Corona – Betriebsschließungsversicherung muss zahlen

München, 08.10.2020. Corona hat viele Gewerbetreibende und insbesondere auch die Gastronomie hart getroffen. Aufgrund behördlicher Anordnungen mussten sie ihre Lokale wochenlang schließen. Doch es gibt auch gute Nachrichten: Wie das Landgericht München mit Urteil vom 1. Oktober 2020 entschieden hat, ist die Betriebsschließungsversicherung bei einer behördlich angeordneten Schließung wegen Corona unter gewissen Voraussetzungen eintrittspflichtig. Ein Wirt aus München hat demnach einen Anspruch auf eine Entschädigung in Höhe von rund einer Million Euro gegenüber seinem Versicherer (Az. 12 O 5895/20).

Gähnende Leere in den Biergärten, die Stühle hochgestellt, keine Gäste in den Restaurants. Dieses Bild hat sich aufgrund der Corona-Pandemie im Frühling allerorts geboten, nachdem die zuständigen Behörden die Schließung der Lokale aufgrund der Ansteckungsgefahr mit dem Corona-Virus angeordnet hatten. Vielen Gastwirten hat die Corona-Krise wirtschaftlich massiv zugesetzt. Selbst, wenn sie eine Betriebsschließungsversicherung abgeschlossen haben, sind sie damit noch nicht aus dem Schneider.

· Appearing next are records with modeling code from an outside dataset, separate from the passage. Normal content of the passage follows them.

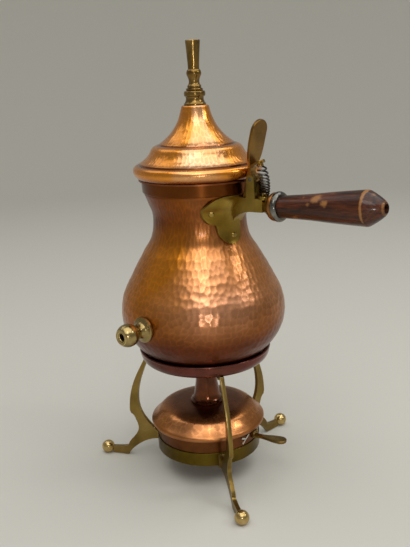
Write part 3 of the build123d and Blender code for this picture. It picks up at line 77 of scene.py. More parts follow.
def aged_metal(name, clean, tinted, tarnished, rough, patch_mm=26, tarnish=0.5, uneven=0.3, wear=0.5,
               lacquer=0.0, lines=(1.0, 1.0, 7.0), brushed=0.0):
    """Old metal in three colours: wide patches where the clean metal turns to its tinted shade, patches of
    tarnish with finer mottling over both, and hair scratches that change the gloss, as many times finer along
    each axis as lines says. The attribute worn keeps ridges cleaner and smoother, and tint adds to the tinted
    shade, which on the pot and the lid also paints reflection and highlight. A third attribute multiplies in
    a
    brown: painted shade on the pot's neck and under the lid's bead, painted reflection on the lamp's dome,
    and darkening elsewhere. A brushed metal is scratched round the upright axis, which draws its highlights
    out up and down."""
    # real hair scratches are a tenth of a millimetre apart: these are drawn much coarser, so that they show
    scratch_mm = 4.0
    # the wide patches are larger than the tarnish
    wide_mm = patch_mm / 0.6
    finish, tree = new_finish(name)
    place = add_node(tree, "ShaderNodeTexCoord").outputs["Object"]
    wide = add_node(tree, "ShaderNodeTexNoise", {"Vector": place, "Scale": 1000 / wide_mm, "Detail": 2.0})
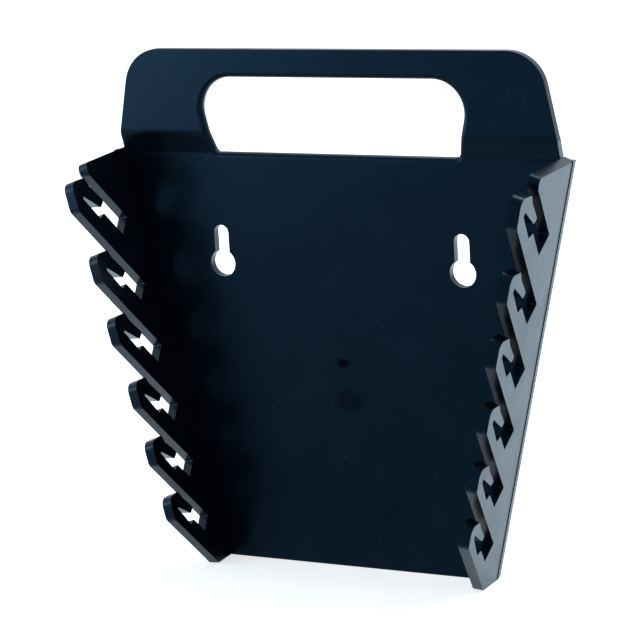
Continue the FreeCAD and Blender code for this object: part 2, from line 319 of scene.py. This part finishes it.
def add_floor(height):
    reach = FLOOR_REACH
    corners = [(-reach, -reach, height), (reach, -reach, height),
               (reach, reach, height), (-reach, reach, height)]
    mesh = bpy.data.meshes.new("floor")
    mesh.from_pydata(corners, [], [(0, 1, 2, 3)])
    floor = bpy.data.objects.new("floor", mesh)
    bpy.context.scene.collection.objects.link(floor)
    floor.data.materials.append(floor_material())


def add_softbox(name, place, aim, size, power, colour):
    light = bpy.data.lights.new(name, "AREA")
    light.shape = "RECTANGLE"
    light.size, light.size_y = size
    light.energy = power
    light.color = colour
    lamp = bpy.data.objects.new(name, light)
    bpy.context.scene.collection.objects.link(lamp)
    lamp.location = place
    lamp.rotation_euler = (Vector(aim) - Vector(place)).to_track_quat("-Z", "Y").to_euler()


def light_studio():
    """Even sky and the softboxes."""
    world = bpy.data.worlds.new("studio")
    bpy.context.scene.world = world
    shade = Shading(world, "ShaderNodeOutputWorld")
    sky = shade.node("ShaderNodeBackground")
    camera, mirrored = shade.lookers()
    seen = shade.product(shade.total(camera, mirrored), SKY_SEEN - SKY_FILL)
    shade.link(shade.total(seen, SKY_FILL), sky.inputs["Strength"])
    shade.link(shade.mix_colour(camera, COOL_WHITE, WHITE), sky.inputs["Color"])
    shade.link(sky.outputs[0], shade.output.inputs["Surface"])
    for softbox in SOFTBOXES:
        add_softbox(*softbox)


def add_camera():
    scene = bpy.context.scene
    data = bpy.data.cameras.new("camera")
    camera = bpy.data.objects.new("camera", data)
    scene.collection.objects.link(camera)
    right = CAMERA_RIGHT.normalized()
    back = right.cross(CAMERA_UP).normalized()
    up = back.cross(right)
    turn = Matrix((right, up, back)).transposed().to_4x4()
    camera.matrix_world = Matrix.Translation(CAMERA_PLACE) @ turn
    data.sensor_fit = "HORIZONTAL"
    data.angle = 2 * atan(FRAME_PIXELS / 2 / FOCAL_PIXELS)
    data.clip_start = CLIP_NEAR
    data.clip_end = CLIP_FAR
    scene.camera = camera


def main():
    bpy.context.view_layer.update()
    dress_rack(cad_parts["rack"])
    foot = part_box("rack")[0].z
    add_floor(foot)
    light_studio()
    add_camera()
    bpy.context.scene.view_settings.view_transform = "Standard"


main()
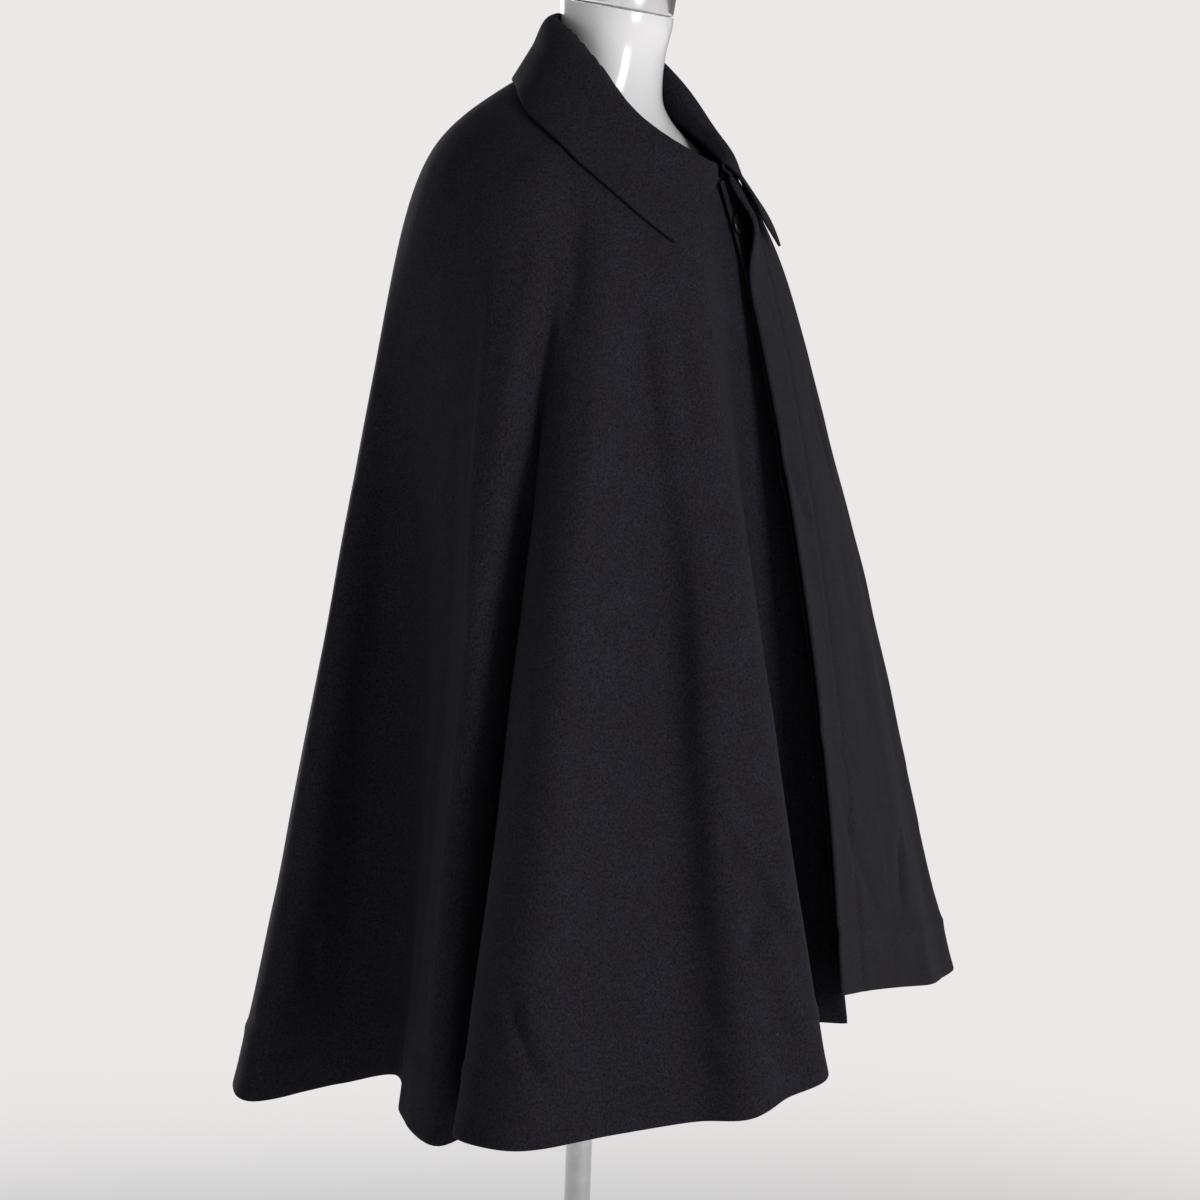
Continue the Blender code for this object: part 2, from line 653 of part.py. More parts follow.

Denn die Versicherer weigern sich häufig zu zahlen.

So erging es auch einem Gastwirt aus München. Auf Anordnung des Bayerischen Gesundheitsministeriums hatte er sein Lokal wegen der Corona-Pandemie ab dem 21. März 2020 auf Grundlage einer Allgemeinverfügung für schließen müssen. Vorausschauend hatte er Anfang März eine Betriebsschließungsversicherung gerade im Hinblick auf die Pandemie abgeschlossen.

Der Versicherer wollte nun allerdings nicht zahlen. Dies begründet er damit, dass der Wirt zunächst gegen die Schließungsanordnung hätte vorgehen müssen. Zudem sei das Corona-Virus nicht Gegenstand der Police.

Dieser Argumentation erteilte das LG München eine klare Absage. Die Versicherung sei eintrittspflichtig. Das Lokal sei auf Anordnung des Bayerischen Gesundheitsministeriums geschlossen worden. Entgegen der Ansicht des Versicherers komme es dabei nicht auf die Rechtsform und Rechtmäßigkeit der Anordnung an. Der Wirt habe daher auch nicht gegen die Anordnung vorgehen müssen, so das Gericht.

Zudem sei es für die Eintrittspflicht der Versicherung auch nicht erforderlich, dass das Corona-Virus innerhalb des Betriebs aufgetreten ist. Nach den allgemeinen Versicherungsbedingungen komme es lediglich darauf an, dass der Betrieb auf Grundlage des Infektionsschutzgesetzes (IfSG) geschlossen wurde. Dies sei der Fall, da sich die Schließungsanordnung des Bayerischen Staatsministeriums für Gesundheit und Pflege ausdrücklich auf die im IfSG genannte Ermächtigungsgrundlage stütze.

Der Betrieb des Klägers sei auch vollständig geschlossen gewesen. Ein Außerverkauf habe nicht stattgefunden und sei dem Kläger auch nicht zumutbar gewesen, so das Gericht.

Weiter rügte die Kammer Klauseln in den Allgemeinen Versicherungsbedingungen (AVB) als intransparent und somit unwirksam. Werde der Versicherungsschutz durch eine Klausel in den AVB eingeschränkt, müsse dem Versicherungsnehmer deutlich vor Augen geführt werden, in welchem Umfang dennoch Versicherungsschutz besteht. Dies sei hier nicht der Fall, urteilte das Gericht.

Die Betriebsschließungsversicherung müsse dem Wirt daher eine Entschädigung für die behördlich angeordnete Schließung des Lokals zahlen. Dabei seien weder Kurzarbeitergeld noch staatliche Corona-Liquiditätshilfen anspruchsmindernd zu berücksichtigen, so das LG München.

„Das Urteil ist zwar noch nicht rechtskräftig, es kann aber wegweisend für viele weitere Klagen gegen die Betriebsschließungsversicherungen sein. Der Argumentation vieler Versicherer, dass sie nicht eintrittspflichtig seien, hat das Landgericht München den Zahn gezogen“, sagt Rechtsanwalt Steffen Liebl, CLLB Rechtsanwälte.